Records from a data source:
========

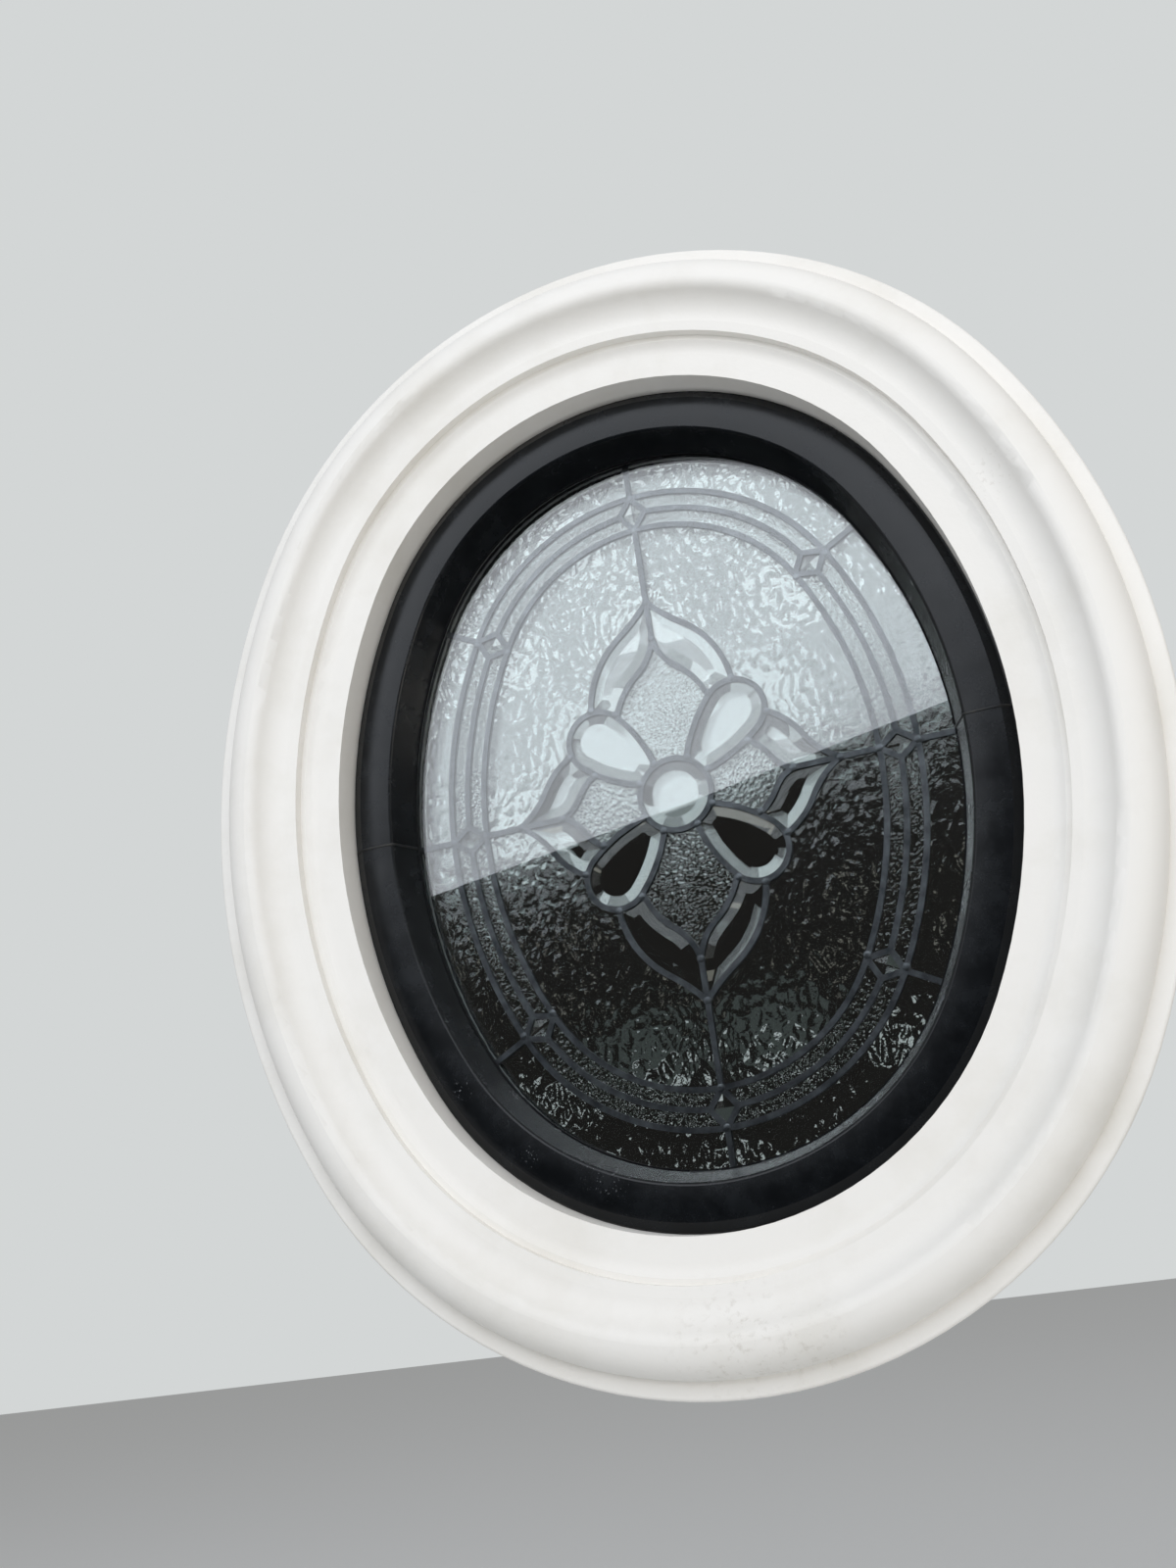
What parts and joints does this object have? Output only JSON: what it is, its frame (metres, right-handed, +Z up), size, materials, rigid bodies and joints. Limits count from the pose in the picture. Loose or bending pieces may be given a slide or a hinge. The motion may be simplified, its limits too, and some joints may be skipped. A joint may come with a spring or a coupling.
{
  "type": "oval window",
  "caption": "Upright oval fixed window with a leaded pattern panel sealed between clear panes, a dark moulded frame with a fixing fin, and a stepped roll surround.",
  "frame": {"origin": "middle of the oval, in the plane of the back of the frame's fixing fin, which lies on the wall", "axes": "+X to the right seen from outside, +Z up, and -Y out of the wall, towards the outside"},
  "size_m": [0.8812, 0.139, 1.0412],
  "materials": {
    "surround_paint": "white exterior paint, slightly weathered",
    "frame_black": "satin black",
    "bead_black": "satin black",
    "gasket_rubber": "matt black",
    "joint_sealant": "skinned, slightly dirty",
    "block_plastic": "moulded",
    "pane_glass": "clear float glass",
    "spacer_aluminium": "mill finish",
    "edge_sealant": "black",
    "came_metal": "dull grey",
    "bevelled_glass": "clear with ground and polished bevels",
    "wavy_glass": "clear, rolled with a wavy face",
    "granite_glass": "clear, rolled with a fine granite face"
  },
  "bodies": {
    "root": {"surround_moulding": "surround_paint", "frame_upper_half": "frame_black", "frame_lower_half": "frame_black", "perimeter_sealant": "joint_sealant", "outer_gasket": "gasket_rubber", "inner_gasket": "gasket_rubber", "glazing_bead_upper": "bead_black", "glazing_bead_lower": "bead_black", "setting_blocks": "block_plastic", "outer_pane": "pane_glass", "inner_pane": "pane_glass", "spacer_front": "spacer_aluminium", "spacer_rear": "spacer_aluminium", "edge_seal": "edge_sealant", "jewel_came": "came_metal", "petal_cames": "came_metal", "heart_cames": "came_metal", "tip_cames": "came_metal", "stem_cames": "came_metal", "inner_spoke_cames": "came_metal", "inner_border_came": "came_metal", "middle_border_cames": "came_metal", "outer_border_came": "came_metal", "diamond_cames": "came_metal", "outer_spoke_cames": "came_metal", "edge_came": "came_metal", "centre_jewel": "bevelled_glass", "diamond_glass": "bevelled_glass", "petal_upper_right": "bevelled_glass", "short_tip_upper_right": "bevelled_glass", "long_tip_upper_right": "bevelled_glass", "field_upper_right": "wavy_glass", "petal_upper_left": "bevelled_glass", "short_tip_upper_left": "bevelled_glass", "long_tip_upper_left": "bevelled_glass", "field_upper_left": "wavy_glass", "petal_lower_left": "bevelled_glass", "short_tip_lower_left": "bevelled_glass", "long_tip_lower_left": "bevelled_glass", "field_lower_left": "wavy_glass", "petal_lower_right": "bevelled_glass", "short_tip_lower_right": "bevelled_glass", "long_tip_lower_right": "bevelled_glass", "field_lower_right": "wavy_glass", "heart_right": "granite_glass", "heart_top": "granite_glass", "heart_left": "granite_glass", "heart_bottom": "granite_glass", "inner_border_glass": "granite_glass", "outer_border_glass": "granite_glass", "outer_field_glass": "wavy_glass"}
  },
  "joints": []
}
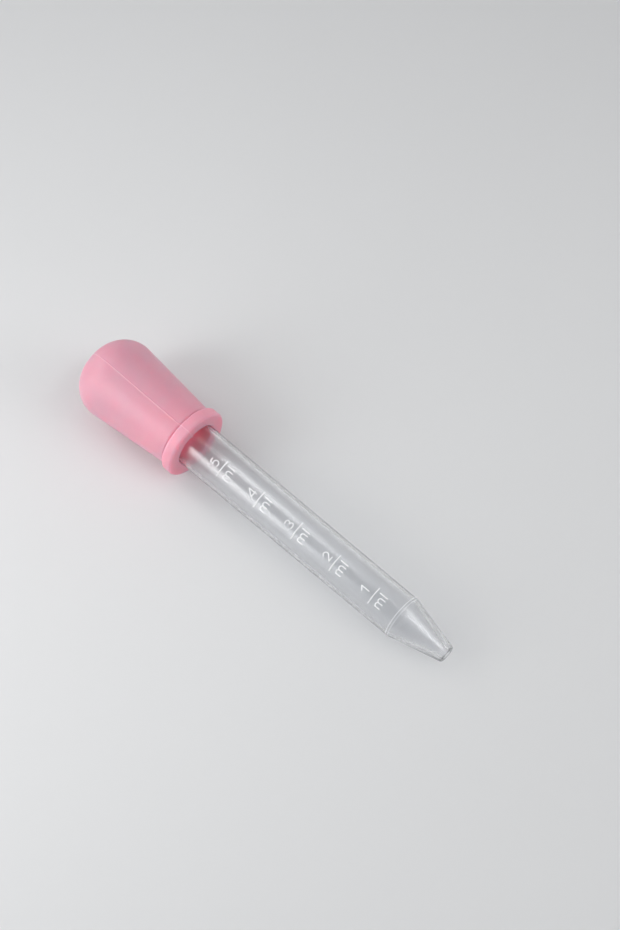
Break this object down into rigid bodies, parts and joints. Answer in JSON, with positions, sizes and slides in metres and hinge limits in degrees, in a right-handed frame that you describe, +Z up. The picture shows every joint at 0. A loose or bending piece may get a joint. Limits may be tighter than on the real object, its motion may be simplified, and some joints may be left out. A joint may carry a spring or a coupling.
{
  "type": "liquid dropper",
  "caption": "Clear graduated plastic dropper with a conical tip and a soft rounded squeeze bulb pushed over its open end, lying on its side.",
  "frame": {"origin": "on the surface that the dropper lies on, under the middle of its length", "axes": "+X along the dropper towards its tip, +Z up; the dropper's own axis points 2.8 degrees below +X, because it lies on its bulb and collar"},
  "size_m": [0.1198, 0.0222, 0.0222],
  "materials": {
    "bulb": "satin pink silicone rubber",
    "barrel": "clear moulded plastic, slightly hazy"
  },
  "bodies": {
    "root": {"bulb": "bulb", "barrel": "barrel"}
  },
  "joints": []
}
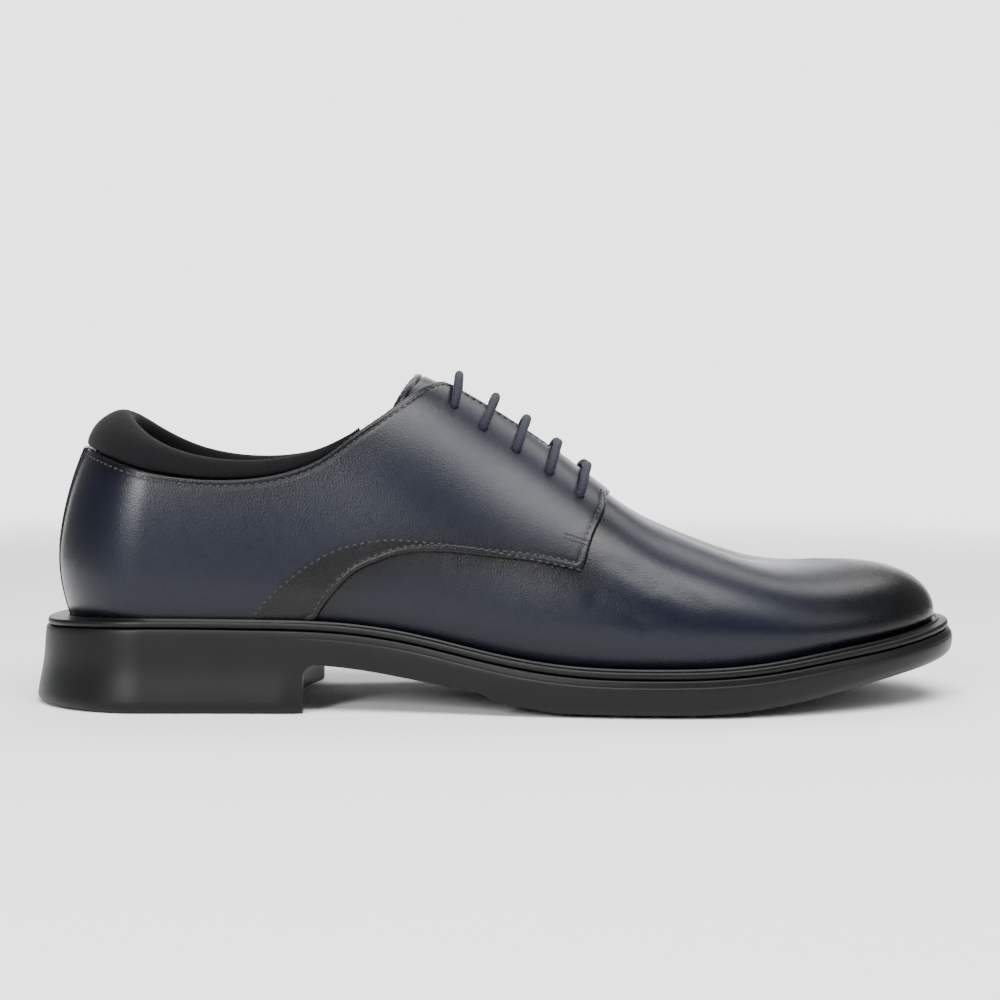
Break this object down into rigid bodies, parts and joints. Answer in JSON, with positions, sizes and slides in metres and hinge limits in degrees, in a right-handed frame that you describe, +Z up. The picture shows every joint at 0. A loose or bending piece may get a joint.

========

Return each line of the data exactly as written above.

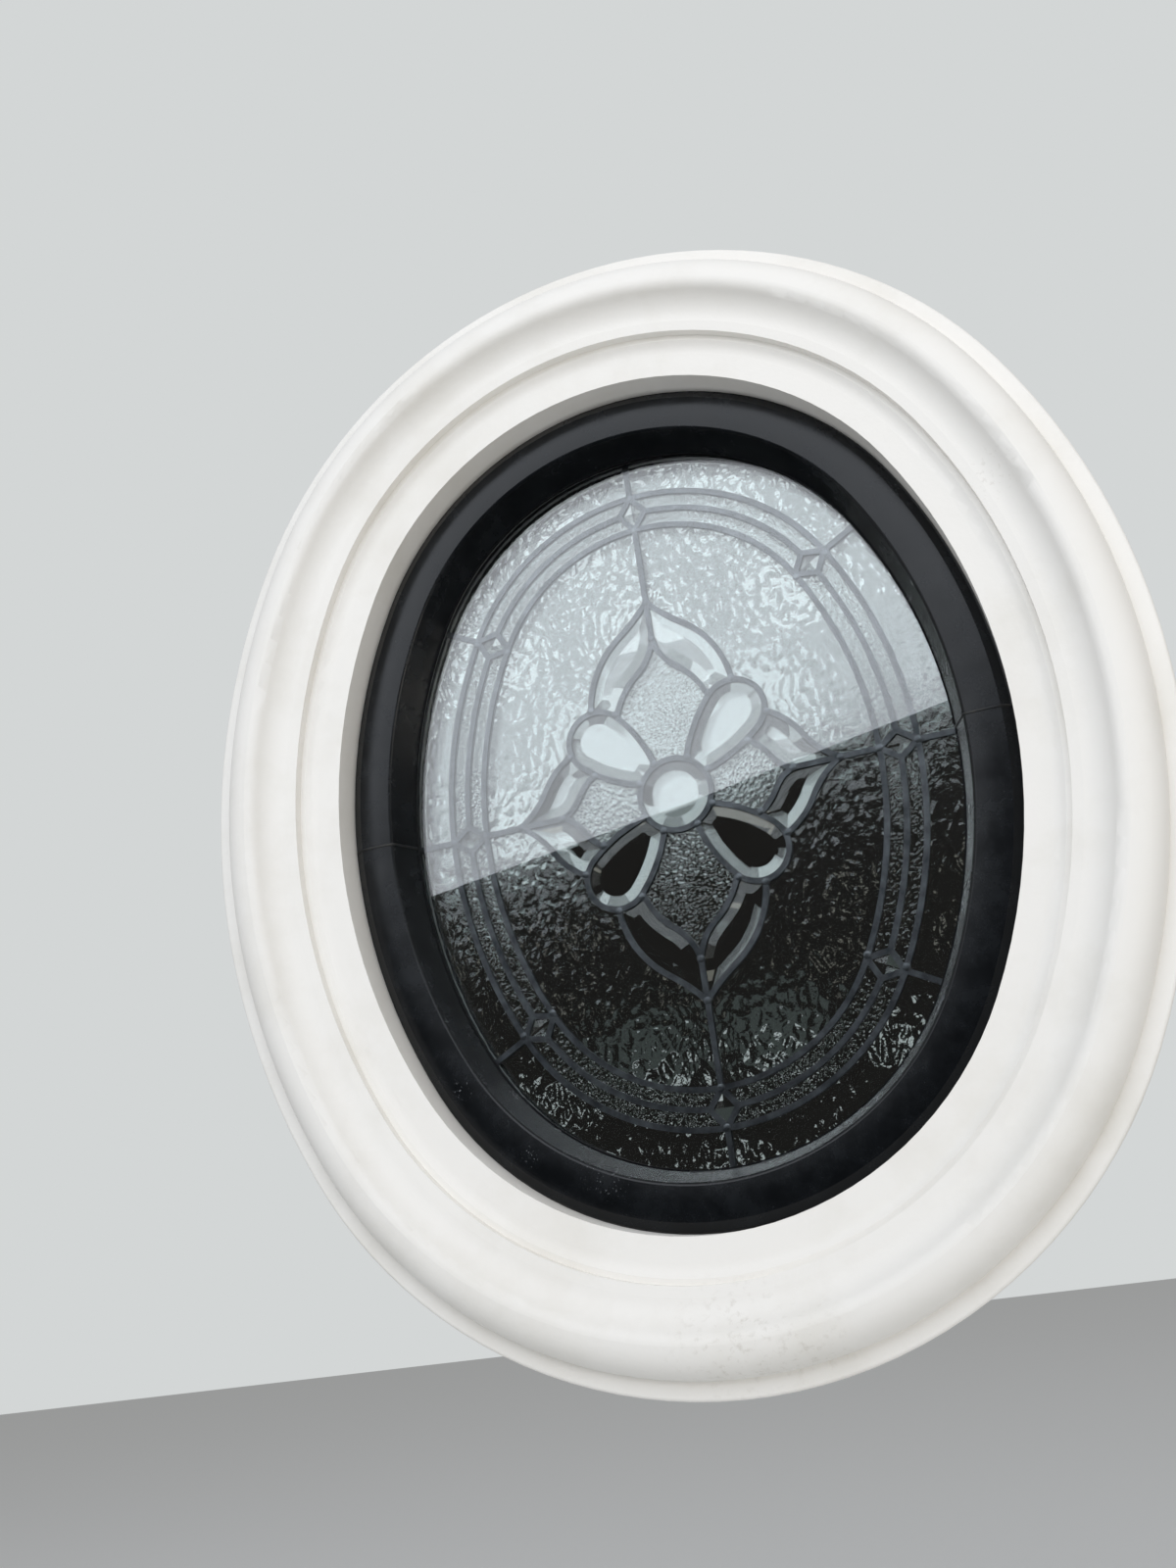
What parts and joints does this object have? Output only JSON: what it is, its frame (metres, right-handed, +Z up), size, materials, rigid bodies and joints. Limits count from the pose in the picture. Loose or bending pieces may be given a slide or a hinge. The motion may be simplified, its limits too, and some joints may be skipped. A joint may come with a spring or a coupling.
{
  "type": "oval window",
  "caption": "Upright oval fixed window with a leaded pattern panel sealed between clear panes, a dark moulded frame with a fixing fin, and a stepped roll surround.",
  "frame": {"origin": "middle of the oval, in the plane of the back of the frame's fixing fin, which lies on the wall", "axes": "+X to the right seen from outside, +Z up, and -Y out of the wall, towards the outside"},
  "size_m": [0.8812, 0.139, 1.0412],
  "materials": {
    "surround_paint": "white exterior paint, slightly weathered",
    "frame_black": "satin black",
    "bead_black": "satin black",
    "gasket_rubber": "matt black",
    "joint_sealant": "skinned, slightly dirty",
    "block_plastic": "moulded",
    "pane_glass": "clear float glass",
    "spacer_aluminium": "mill finish",
    "edge_sealant": "black",
    "came_metal": "dull grey",
    "bevelled_glass": "clear with ground and polished bevels",
    "wavy_glass": "clear, rolled with a wavy face",
    "granite_glass": "clear, rolled with a fine granite face"
  },
  "bodies": {
    "root": {"surround_moulding": "surround_paint", "frame_upper_half": "frame_black", "frame_lower_half": "frame_black", "perimeter_sealant": "joint_sealant", "outer_gasket": "gasket_rubber", "inner_gasket": "gasket_rubber", "glazing_bead_upper": "bead_black", "glazing_bead_lower": "bead_black", "setting_blocks": "block_plastic", "outer_pane": "pane_glass", "inner_pane": "pane_glass", "spacer_front": "spacer_aluminium", "spacer_rear": "spacer_aluminium", "edge_seal": "edge_sealant", "jewel_came": "came_metal", "petal_cames": "came_metal", "heart_cames": "came_metal", "tip_cames": "came_metal", "stem_cames": "came_metal", "inner_spoke_cames": "came_metal", "inner_border_came": "came_metal", "middle_border_cames": "came_metal", "outer_border_came": "came_metal", "diamond_cames": "came_metal", "outer_spoke_cames": "came_metal", "edge_came": "came_metal", "centre_jewel": "bevelled_glass", "diamond_glass": "bevelled_glass", "petal_upper_right": "bevelled_glass", "short_tip_upper_right": "bevelled_glass", "long_tip_upper_right": "bevelled_glass", "field_upper_right": "wavy_glass", "petal_upper_left": "bevelled_glass", "short_tip_upper_left": "bevelled_glass", "long_tip_upper_left": "bevelled_glass", "field_upper_left": "wavy_glass", "petal_lower_left": "bevelled_glass", "short_tip_lower_left": "bevelled_glass", "long_tip_lower_left": "bevelled_glass", "field_lower_left": "wavy_glass", "petal_lower_right": "bevelled_glass", "short_tip_lower_right": "bevelled_glass", "long_tip_lower_right": "bevelled_glass", "field_lower_right": "wavy_glass", "heart_right": "granite_glass", "heart_top": "granite_glass", "heart_left": "granite_glass", "heart_bottom": "granite_glass", "inner_border_glass": "granite_glass", "outer_border_glass": "granite_glass", "outer_field_glass": "wavy_glass"}
  },
  "joints": []
}
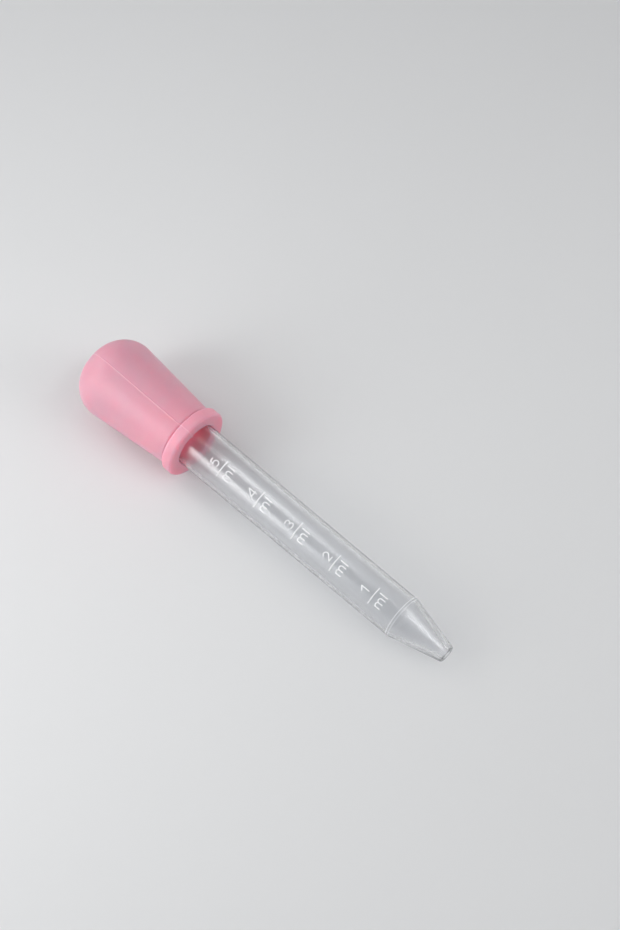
Break this object down into rigid bodies, parts and joints. Answer in JSON, with positions, sizes and slides in metres and hinge limits in degrees, in a right-handed frame that you describe, +Z up. The picture shows every joint at 0. A loose or bending piece may get a joint. Limits may be tighter than on the real object, its motion may be simplified, and some joints may be left out. A joint may carry a spring or a coupling.
{
  "type": "liquid dropper",
  "caption": "Clear graduated plastic dropper with a conical tip and a soft rounded squeeze bulb pushed over its open end, lying on its side.",
  "frame": {"origin": "on the surface that the dropper lies on, under the middle of its length", "axes": "+X along the dropper towards its tip, +Z up; the dropper's own axis points 2.8 degrees below +X, because it lies on its bulb and collar"},
  "size_m": [0.1198, 0.0222, 0.0222],
  "materials": {
    "bulb": "satin pink silicone rubber",
    "barrel": "clear moulded plastic, slightly hazy"
  },
  "bodies": {
    "root": {"bulb": "bulb", "barrel": "barrel"}
  },
  "joints": []
}
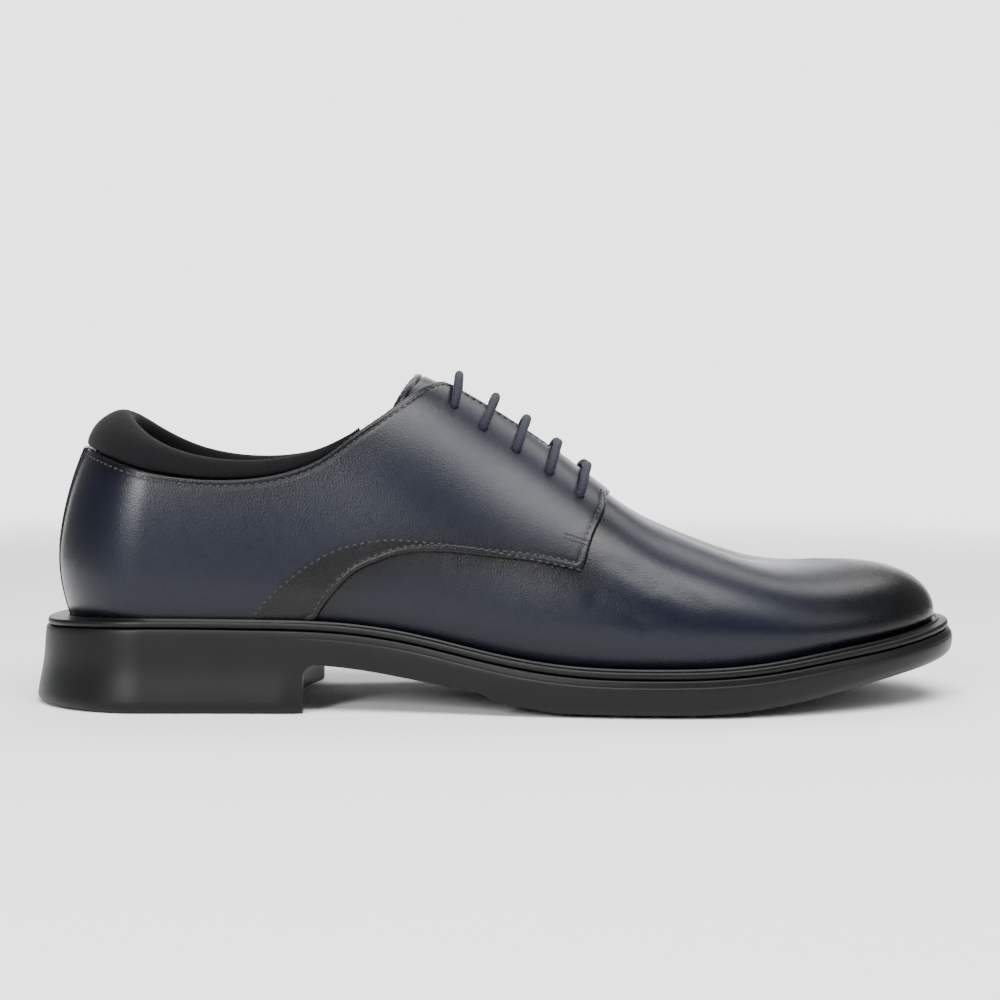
Break this object down into rigid bodies, parts and joints. Answer in JSON, with positions, sizes and slides in metres and hinge limits in degrees, in a right-handed frame that you describe, +Z up. The picture shows every joint at 0. A loose or bending piece may get a joint.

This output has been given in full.